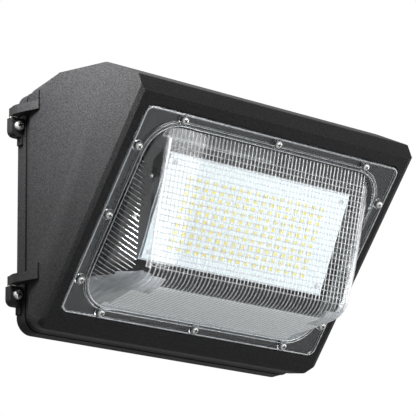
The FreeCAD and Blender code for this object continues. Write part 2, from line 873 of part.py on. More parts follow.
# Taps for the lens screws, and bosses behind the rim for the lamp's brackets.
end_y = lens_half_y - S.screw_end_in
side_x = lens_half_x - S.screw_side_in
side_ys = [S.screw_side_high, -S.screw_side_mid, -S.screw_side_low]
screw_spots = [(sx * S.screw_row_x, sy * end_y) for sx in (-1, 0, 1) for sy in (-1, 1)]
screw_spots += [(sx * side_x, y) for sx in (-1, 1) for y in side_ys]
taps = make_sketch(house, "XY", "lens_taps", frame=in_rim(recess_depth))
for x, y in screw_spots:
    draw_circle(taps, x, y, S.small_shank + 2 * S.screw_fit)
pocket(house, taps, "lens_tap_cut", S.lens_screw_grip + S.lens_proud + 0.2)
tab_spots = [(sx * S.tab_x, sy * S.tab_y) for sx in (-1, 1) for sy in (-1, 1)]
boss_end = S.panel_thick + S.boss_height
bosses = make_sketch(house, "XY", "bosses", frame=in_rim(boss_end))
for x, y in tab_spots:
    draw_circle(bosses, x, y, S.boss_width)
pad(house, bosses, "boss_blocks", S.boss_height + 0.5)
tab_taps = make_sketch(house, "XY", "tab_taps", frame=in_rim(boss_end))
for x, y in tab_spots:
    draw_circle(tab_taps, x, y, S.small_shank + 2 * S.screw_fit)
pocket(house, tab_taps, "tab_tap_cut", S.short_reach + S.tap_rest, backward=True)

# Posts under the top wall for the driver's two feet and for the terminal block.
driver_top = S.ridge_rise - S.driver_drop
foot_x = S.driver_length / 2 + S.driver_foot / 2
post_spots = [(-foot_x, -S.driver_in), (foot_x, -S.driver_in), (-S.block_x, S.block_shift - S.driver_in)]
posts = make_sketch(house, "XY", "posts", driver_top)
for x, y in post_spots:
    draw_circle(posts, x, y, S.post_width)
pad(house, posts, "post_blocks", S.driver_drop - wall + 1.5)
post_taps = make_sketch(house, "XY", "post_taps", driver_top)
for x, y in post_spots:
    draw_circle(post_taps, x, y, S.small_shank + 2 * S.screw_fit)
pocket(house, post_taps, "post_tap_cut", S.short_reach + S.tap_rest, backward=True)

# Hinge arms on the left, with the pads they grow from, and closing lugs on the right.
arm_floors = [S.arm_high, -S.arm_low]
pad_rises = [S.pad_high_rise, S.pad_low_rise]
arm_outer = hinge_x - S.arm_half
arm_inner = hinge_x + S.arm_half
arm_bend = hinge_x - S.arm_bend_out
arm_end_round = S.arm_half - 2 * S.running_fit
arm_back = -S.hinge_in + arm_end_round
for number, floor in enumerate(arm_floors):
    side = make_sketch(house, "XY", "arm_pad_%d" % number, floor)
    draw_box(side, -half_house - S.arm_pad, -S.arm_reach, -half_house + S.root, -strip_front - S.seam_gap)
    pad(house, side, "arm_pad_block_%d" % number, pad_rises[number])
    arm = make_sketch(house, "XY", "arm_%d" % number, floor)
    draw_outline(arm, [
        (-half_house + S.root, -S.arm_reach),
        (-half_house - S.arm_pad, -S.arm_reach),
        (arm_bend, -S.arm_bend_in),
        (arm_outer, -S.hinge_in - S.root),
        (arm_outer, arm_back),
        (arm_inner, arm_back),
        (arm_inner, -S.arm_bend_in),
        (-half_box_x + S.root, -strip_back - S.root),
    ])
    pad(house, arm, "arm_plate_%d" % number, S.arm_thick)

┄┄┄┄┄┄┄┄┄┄

» Short problem
Take the data above and return it exactly.

» Task response
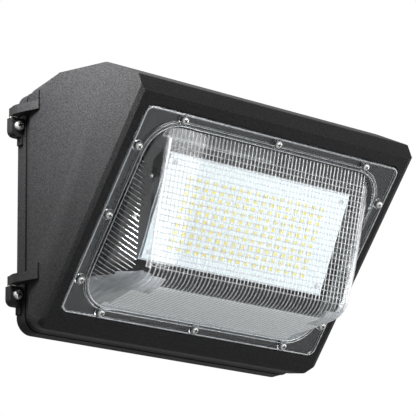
The FreeCAD and Blender code for this object continues. Write part 2, from line 873 of part.py on. More parts follow.
# Taps for the lens screws, and bosses behind the rim for the lamp's brackets.
end_y = lens_half_y - S.screw_end_in
side_x = lens_half_x - S.screw_side_in
side_ys = [S.screw_side_high, -S.screw_side_mid, -S.screw_side_low]
screw_spots = [(sx * S.screw_row_x, sy * end_y) for sx in (-1, 0, 1) for sy in (-1, 1)]
screw_spots += [(sx * side_x, y) for sx in (-1, 1) for y in side_ys]
taps = make_sketch(house, "XY", "lens_taps", frame=in_rim(recess_depth))
for x, y in screw_spots:
    draw_circle(taps, x, y, S.small_shank + 2 * S.screw_fit)
pocket(house, taps, "lens_tap_cut", S.lens_screw_grip + S.lens_proud + 0.2)
tab_spots = [(sx * S.tab_x, sy * S.tab_y) for sx in (-1, 1) for sy in (-1, 1)]
boss_end = S.panel_thick + S.boss_height
bosses = make_sketch(house, "XY", "bosses", frame=in_rim(boss_end))
for x, y in tab_spots:
    draw_circle(bosses, x, y, S.boss_width)
pad(house, bosses, "boss_blocks", S.boss_height + 0.5)
tab_taps = make_sketch(house, "XY", "tab_taps", frame=in_rim(boss_end))
for x, y in tab_spots:
    draw_circle(tab_taps, x, y, S.small_shank + 2 * S.screw_fit)
pocket(house, tab_taps, "tab_tap_cut", S.short_reach + S.tap_rest, backward=True)

# Posts under the top wall for the driver's two feet and for the terminal block.
driver_top = S.ridge_rise - S.driver_drop
foot_x = S.driver_length / 2 + S.driver_foot / 2
post_spots = [(-foot_x, -S.driver_in), (foot_x, -S.driver_in), (-S.block_x, S.block_shift - S.driver_in)]
posts = make_sketch(house, "XY", "posts", driver_top)
for x, y in post_spots:
    draw_circle(posts, x, y, S.post_width)
pad(house, posts, "post_blocks", S.driver_drop - wall + 1.5)
post_taps = make_sketch(house, "XY", "post_taps", driver_top)
for x, y in post_spots:
    draw_circle(post_taps, x, y, S.small_shank + 2 * S.screw_fit)
pocket(house, post_taps, "post_tap_cut", S.short_reach + S.tap_rest, backward=True)

# Hinge arms on the left, with the pads they grow from, and closing lugs on the right.
arm_floors = [S.arm_high, -S.arm_low]
pad_rises = [S.pad_high_rise, S.pad_low_rise]
arm_outer = hinge_x - S.arm_half
arm_inner = hinge_x + S.arm_half
arm_bend = hinge_x - S.arm_bend_out
arm_end_round = S.arm_half - 2 * S.running_fit
arm_back = -S.hinge_in + arm_end_round
for number, floor in enumerate(arm_floors):
    side = make_sketch(house, "XY", "arm_pad_%d" % number, floor)
    draw_box(side, -half_house - S.arm_pad, -S.arm_reach, -half_house + S.root, -strip_front - S.seam_gap)
    pad(house, side, "arm_pad_block_%d" % number, pad_rises[number])
    arm = make_sketch(house, "XY", "arm_%d" % number, floor)
    draw_outline(arm, [
        (-half_house + S.root, -S.arm_reach),
        (-half_house - S.arm_pad, -S.arm_reach),
        (arm_bend, -S.arm_bend_in),
        (arm_outer, -S.hinge_in - S.root),
        (arm_outer, arm_back),
        (arm_inner, arm_back),
        (arm_inner, -S.arm_bend_in),
        (-half_box_x + S.root, -strip_back - S.root),
    ])
    pad(house, arm, "arm_plate_%d" % number, S.arm_thick)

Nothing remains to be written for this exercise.